Tuesday, April 18, 2017

Honey bees make honey; mason bees make food


Plum blossoms, just waiting for apron-wearing bees
It's been a while and, to be honest, my heart isn't so much into writing a scintillating post tonight. It's a waving, perhaps drowning update, mostly to record that we installed twenty mason bee cocoons (some of which had already hatched, meaning some lively bees were coming out of the box I was too impatient to refrigerate for 15 to 30 minutes) in the newly relocated mason bee house this evening. The new spot should get a bit more sun, seeing as it won't be entirely engulfed in grape leaves in the next two months (knock on wood). A couple of the already-lively bees obligingly crawled into a couple of the holes in the bee trays, which we take to be a promising sign as well. Fingers crossed and all; goodness knows we've got plenty of blooms on the plum tree that should offer plenty of work for the newcomers. And not only the plum; if I can shift my mind from focusing on wanting to enjoy the fruits of the bees' labor, I have to admit there are other food sources in the yard as well:
This is why it's my favorite time of year chez Aurora. When the sun shines.
In other hasty news, I've updated the Books list to the left to include White Tears and The Bean Trees.* Having just sped-read my way through the NPR review of White Tears, I find that they thought a little more highly of it than I did. It was gripping and a fast, compulsive read, but I felt that I'd read a lot of the book before, and I may have found it less subtle than the NPR reviewer seems to have done.  I bought the copy I read of The Bean Trees on Independent Bookstore Day two years ago. (PSA: This year's Bookstore Day in the US is Saturday, April 29th; go out and support your local bookstores that day--and every day!) I picked it up off a stack of books in Tish's room as I was looking for something relatively short to read last weekend, and it seemed promising. And it was good; just less escape from present-day life than I'd hoped or expected.

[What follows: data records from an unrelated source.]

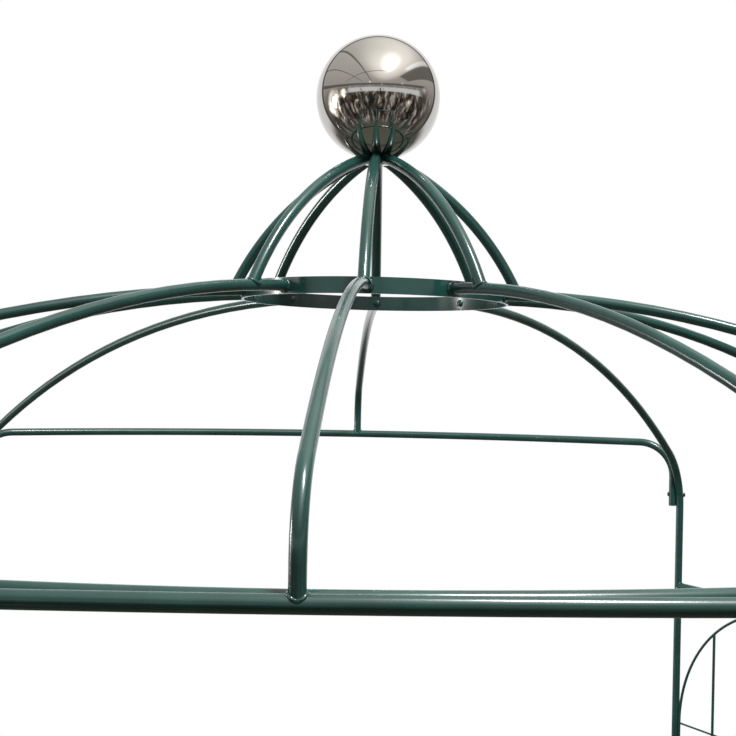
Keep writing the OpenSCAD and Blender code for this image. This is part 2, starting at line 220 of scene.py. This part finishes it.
def powderCoatMaterial(name, size):
    # Glossy powder coat, baked on steel tube: deep moss green with a faint orange-peel skin,
    # so that lamp streaks stay crisp
    material, tree = newMaterial(name)
    place = addNode(tree, "ShaderNodeTexCoord").outputs["Object"]
    clouds = addNode(tree, "ShaderNodeTexNoise",
                     {"Vector": place, "Scale": 1000 / size["cloudMm"], "Detail": 3.0, "Roughness": 0.55})
    tone = ramp(tree, clouds.outputs["Fac"],
                [(0.3, linear(size["deep"])), (0.72, linear(size["lit"]))])
    speck = addNode(tree, "ShaderNodeTexNoise",
                    {"Vector": place, "Scale": 1000 / size["speckMm"], "Detail": 2.0, "Roughness": 0.6})
    gloss = addNode(tree, "ShaderNodeMapRange",
                    {"Value": speck.outputs["Fac"], "From Min": 0.3, "From Max": 0.7,
                     "To Min": size["smooth"], "To Max": size["dull"]})
    peel = addNode(tree, "ShaderNodeTexNoise",
                   {"Vector": place, "Scale": 1000 / size["peelMm"], "Detail": 1.0, "Roughness": 0.4})
    skin = addNode(tree, "ShaderNodeBump",
                   {"Strength": size["peelStrength"], "Distance": size["peelDepth"],
                    "Height": peel.outputs["Fac"]})
    shader = addNode(tree, "ShaderNodeBsdfPrincipled",
                     {"Base Color": tone, "Roughness": gloss.outputs["Result"],
                      "Metallic": 0.0, "IOR": 1.5, "Specular IOR Level": size["gloss"],
                      "Coat Weight": size["coat"], "Coat Roughness": size["coatRoughness"], "Coat IOR": 1.5,
                      "Normal": skin.outputs["Normal"]})
    surfaceOut(tree, shader)
    return material


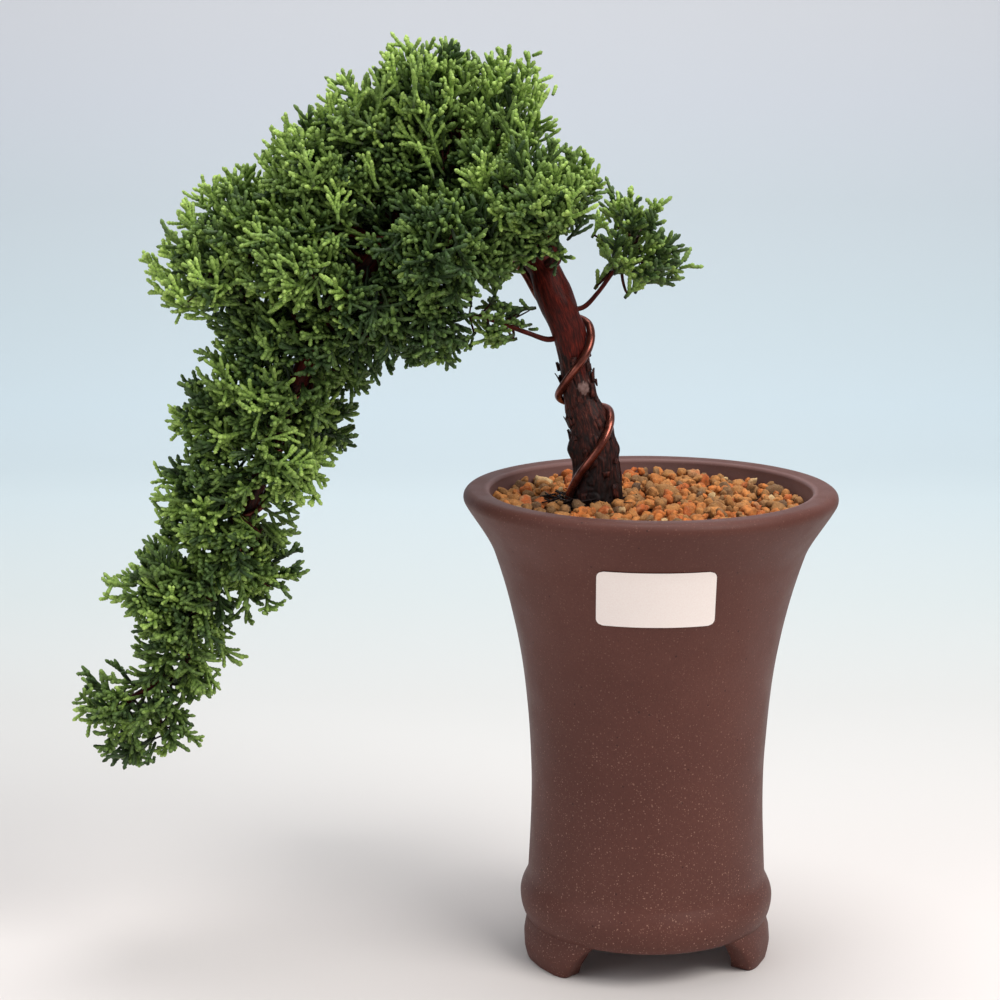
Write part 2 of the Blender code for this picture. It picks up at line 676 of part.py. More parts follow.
def pad_mesh(name, finish):
    """A lumpy rounded clump, kept on its own side of the planes between neighbours."""
    middle = np.array(placed(PADS[name][0]))
    half = np.array(PADS[name][1]) * SCALE
    size = half.mean()
    planes = []
    for other, (place, other_half) in PADS.items():
        if other != name:
            towards = np.array(placed(place)) - middle
            apart = np.linalg.norm(towards)
            share = size / (size + np.mean(other_half) * SCALE)
            planes.append((towards / apart, apart * share - PAD_GAP / 2))
    seed = Vector(middle * 300)

    def surface(direction):
        plain = 1 / math.sqrt(((direction / half) ** 2).sum())
        lump = noise.noise(Vector(direction) * PAD_LUMP_SIZE + seed)
        reach = plain * (1 + PAD_LUMP * 2 * lump)
        for normal, distance in planes:
            facing = normal.dot(direction)
            if facing > 0:
                reach = min(reach, distance / facing)
        return middle + direction * reach

    vertices = []
    for row in range(1, PAD_ROWS):
        tilt = math.pi * row / PAD_ROWS
        for column in range(PAD_COLUMNS):
            turn = 2 * math.pi * (column + row % 2 / 2) / PAD_COLUMNS
            vertices.append(surface(np.array([math.sin(tilt) * math.cos(turn),
                                              math.sin(tilt) * math.sin(turn),
                                              math.cos(tilt)])))
    faces = []
    for row in range(PAD_ROWS - 2):
        shift = row % 2  # the row below this one is turned by half a column
        for column in range(PAD_COLUMNS):
            a = row * PAD_COLUMNS + column
            b = row * PAD_COLUMNS + (column + 1) % PAD_COLUMNS
            c, d = a + PAD_COLUMNS, b + PAD_COLUMNS
            if shift:
                faces += [(a, b, c), (b, d, c)]
            else:
                faces += [(a, b, d), (a, d, c)]
    for direction, start in ((1.0, 0), (-1.0, (PAD_ROWS - 2) * PAD_COLUMNS)):
        pole = len(vertices)
        vertices.append(surface(np.array([0.0, 0.0, direction])))
        for column in range(PAD_COLUMNS):
            faces.append((start + column, start + (column + 1) % PAD_COLUMNS, pole))
    return add_object(name, vertices, faces, finish, sharp_degrees=60.0)


# ---- assembly ----

def make_tree():
    bark = material("bark", (0.085, 0.024, 0.018), 0.6)
    twig = material("twig_bark", (0.16, 0.055, 0.030), 0.7)
    copper = material("copper_wire", (0.30, 0.10, 0.055), 0.35, 0.8)
    leaf = material("scale_leaves", (0.085, 0.20, 0.045), 0.6)

    points, radii = stem(TRUNK, TRUNK_STEP)
    tube("trunk", points, radii, TRUNK_SIDES, bark)
    room = {"bark": tube("trunk_room", points, radii + GAP, TRUNK_SIDES),
            "sleeve": tube("sleeve_room", points, sleeve_radii(points, radii), TRUNK_SIDES)}

    wire_rooms = []
    for name, route, wire, sides in (
            ("trunk_wire", trunk_wire_route(), TRUNK_WIRE, 7),
            ("cascade_wire", cascade_wire_route(), CASCADE_WIRE, 6)):
        line = wound(route, wire)
        tube(name, line, [wire / 2] * len(line), sides, copper)
        wire_rooms.append(tube(f"{name}_room", line, [wire / 2 + GAP] * len(line), sides))

    branch_rooms = []
    for name, rows in BRANCHES.items():
        line, girth = stem(rows, BRANCH_STEP)
        branch = tube(name, line, girth, BRANCH_SIDES, twig)
        combine(branch, [room["bark"]] + wire_rooms + branch_rooms, "DIFFERENCE")
        branch_rooms.append(tube(f"{name}_room", line, girth + GAP, BRANCH_SIDES))

    for name in PADS:
        pad = pad_mesh(name, leaf)
        combine(pad, [room["sleeve"]] + branch_rooms, "DIFFERENCE")
    return list(room.values()) + wire_rooms + branch_rooms


def move_origin_to_bottom_centre():
    """Moves every part so that the bottom centre of the whole box is the origin."""
    bpy.context.view_layer.update()
    boxes = [box_of(obj) for obj in bpy.data.objects]
    low = np.min([box[0] for box in boxes], axis=0)
    high = np.max([box[1] for box in boxes], axis=0)
    middle = (low + high) / 2
    for obj in bpy.data.objects:
        obj.location = obj.location - Vector((middle[0], middle[1], low[2]))


def main():
    clear_scene()
    make_pot(material("stoneware", (0.105, 0.045, 0.032), 0.55))
    make_drain_screen(material("screen_plastic", (0.02, 0.02, 0.02), 0.6))
    make_screen_clip(material("clip_wire", (0.35, 0.34, 0.32), 0.4, 0.9))
    make_label(material("label_paper", (0.78, 0.69, 0.65), 0.5))
    soil = make_soil(material("soil", (0.09, 0.05, 0.03), 0.95))
    gravel = make_gravel(material("gravel", (0.46, 0.20, 0.08), 0.9))
    rooms = make_tree()
    trunk_and_wire = [room for room in rooms if room.name in ("trunk_room", "trunk_wire_room")]
    combine(soil, trunk_and_wire, "DIFFERENCE")
    combine(gravel, trunk_and_wire, "DIFFERENCE")
    for room in rooms:
        bpy.data.objects.remove(room, do_unlink=True)
    move_origin_to_bottom_centre()


main()
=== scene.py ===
"""Looks for a semi-cascade juniper bonsai in a tall round footed stoneware pot.

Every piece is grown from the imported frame: stems and wires follow the middles of
their CAD tubes, shoots fill the outlines of the CAD clumps, and the gravel lies in
the CAD pot's mouth.  Metres, +Z up, the front of the tree faces -Y.
"""

import json
import math

import bpy
import numpy as np
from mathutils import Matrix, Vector
from mathutils.bvhtree import BVHTree
from mathutils.kdtree import KDTree


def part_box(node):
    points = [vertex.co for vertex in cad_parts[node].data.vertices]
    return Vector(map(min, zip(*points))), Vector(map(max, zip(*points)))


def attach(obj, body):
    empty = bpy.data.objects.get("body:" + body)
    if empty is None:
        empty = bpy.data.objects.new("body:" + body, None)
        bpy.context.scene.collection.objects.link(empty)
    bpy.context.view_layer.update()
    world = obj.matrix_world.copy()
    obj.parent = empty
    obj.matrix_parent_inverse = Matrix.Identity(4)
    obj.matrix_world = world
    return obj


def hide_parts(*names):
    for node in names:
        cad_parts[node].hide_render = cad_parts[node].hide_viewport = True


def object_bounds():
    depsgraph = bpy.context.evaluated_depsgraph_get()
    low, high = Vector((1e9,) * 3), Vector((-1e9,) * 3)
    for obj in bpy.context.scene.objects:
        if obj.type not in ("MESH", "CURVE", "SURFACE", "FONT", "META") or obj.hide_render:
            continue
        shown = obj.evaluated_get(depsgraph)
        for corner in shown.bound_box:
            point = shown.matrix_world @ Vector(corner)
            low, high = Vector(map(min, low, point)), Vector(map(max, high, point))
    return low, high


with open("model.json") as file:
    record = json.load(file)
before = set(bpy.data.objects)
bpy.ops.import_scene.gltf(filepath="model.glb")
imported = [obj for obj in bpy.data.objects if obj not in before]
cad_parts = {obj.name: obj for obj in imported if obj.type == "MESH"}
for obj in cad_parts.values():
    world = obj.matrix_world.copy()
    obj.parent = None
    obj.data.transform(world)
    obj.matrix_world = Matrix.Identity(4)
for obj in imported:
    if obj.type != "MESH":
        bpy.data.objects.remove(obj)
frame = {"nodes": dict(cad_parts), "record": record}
FRAME_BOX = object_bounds()

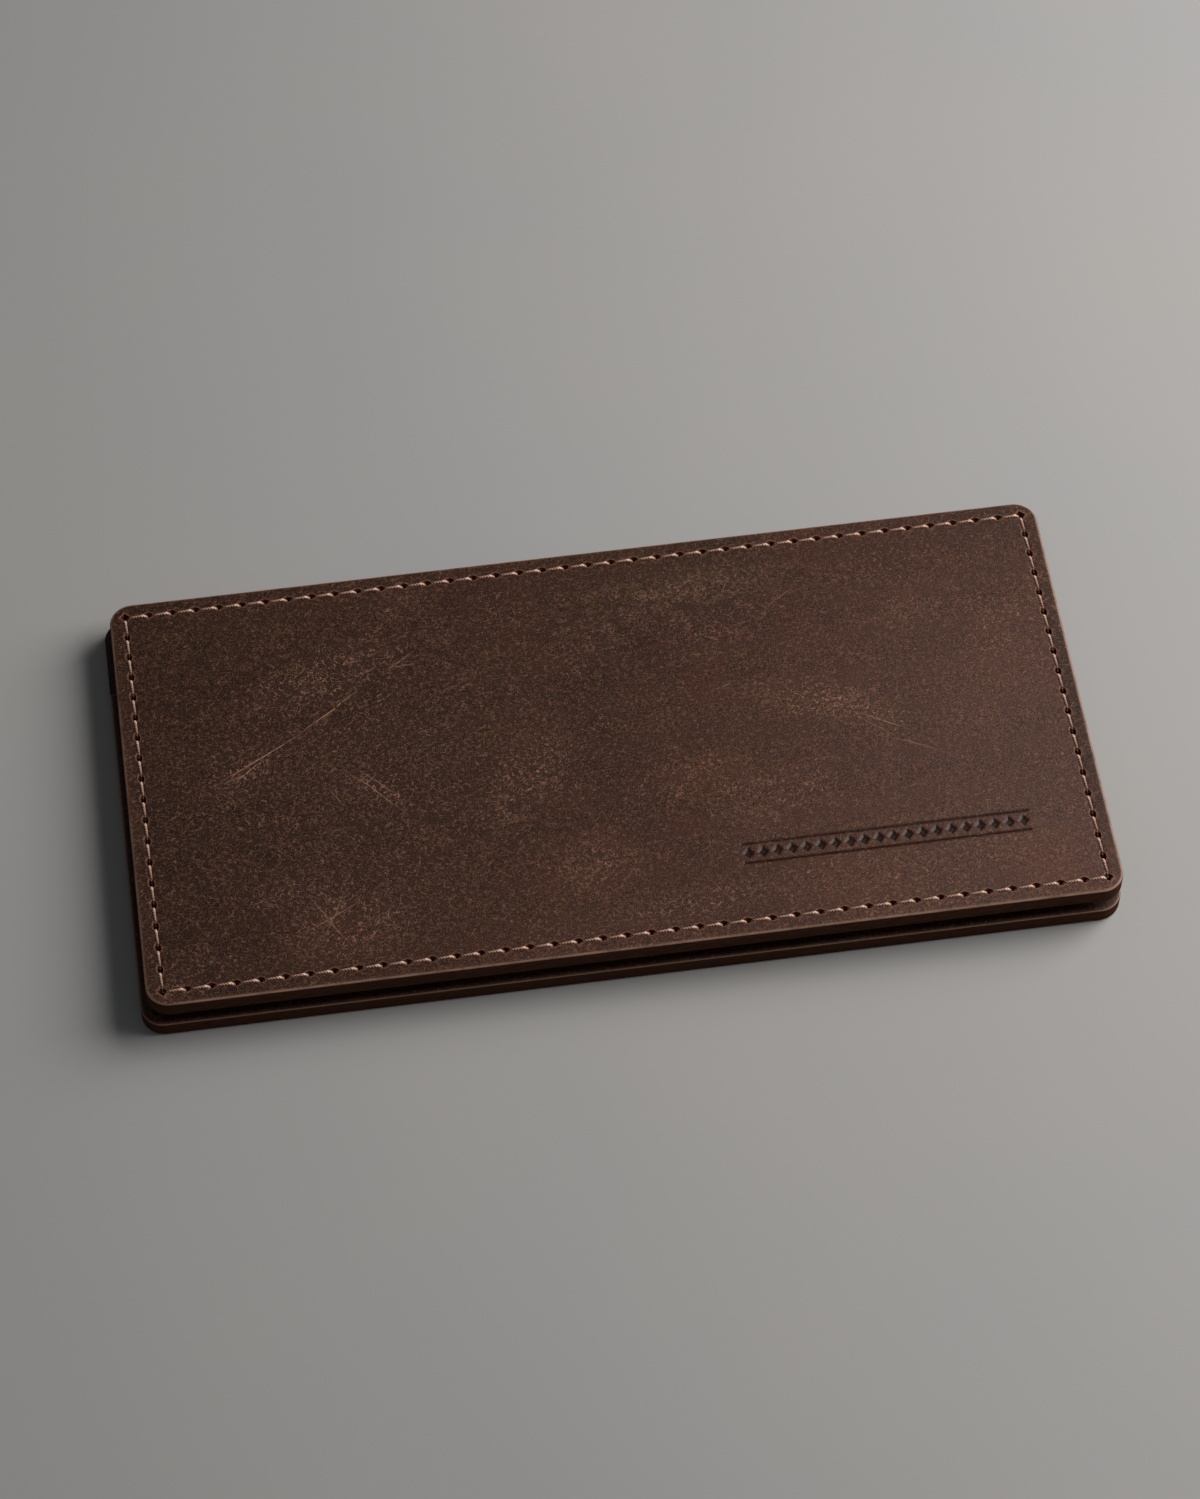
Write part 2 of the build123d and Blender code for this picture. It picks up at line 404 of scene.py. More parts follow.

"Look at those guys out in the park with no place to go," I said. "And women, too. I've seen whole families out there. While we're in here trying to keep the dry-cleaner bags out of the kids' reach, those mothers are using dry-cleaner bags for their kids' clothes, for God's sake. For raincoats. And feeding them out of the McDonald's dumpster. You'd think that life alone would be punishment enough for those people, but then the cops come around waking them up mornings, knocking them around with their sticks. You've seen it. And everybody else saying hooray, way to go, I got mine, power to the toughest. Clean up the neighborhood and devil take the riffraff. .  . . What I'm saying is nobody feels sorry for anybody anymore, nobody even pretends they do. Not even the President. It's like it's become unpatriotic." 
 -from page 119 of the Olive edition of The Bean Trees, by Barbara Kingsolver

Magnolia blossoms against a blue sky
Finally, because it's been a while since I've unloaded photos from my camera, and this at least started with fruit trees, I share that I was surprised to get a package sort of shaped like an aluminum foil box in the mail a few weeks ago. When I was opened it, I was quite pleased to find that it contained swag from The Seagull Project, a local theatre group that specializes in Chekhov to which we gave a chunk of change late last year. Their performance of The Cherry Orchard was quite fine (though I think I preferred their Three Sisters); don't miss a chance to see whatever they do next. Me, I'd love for them to perform Olivier Salad (A Comedy in One Act).
The vodka is an after-market addition for the photo shoot

(This post inspired, at least in part, by Mason Bee Revolution)

* This list should also include the Booker-prize-winning novel, The Sea. A book that clearly made very little impression.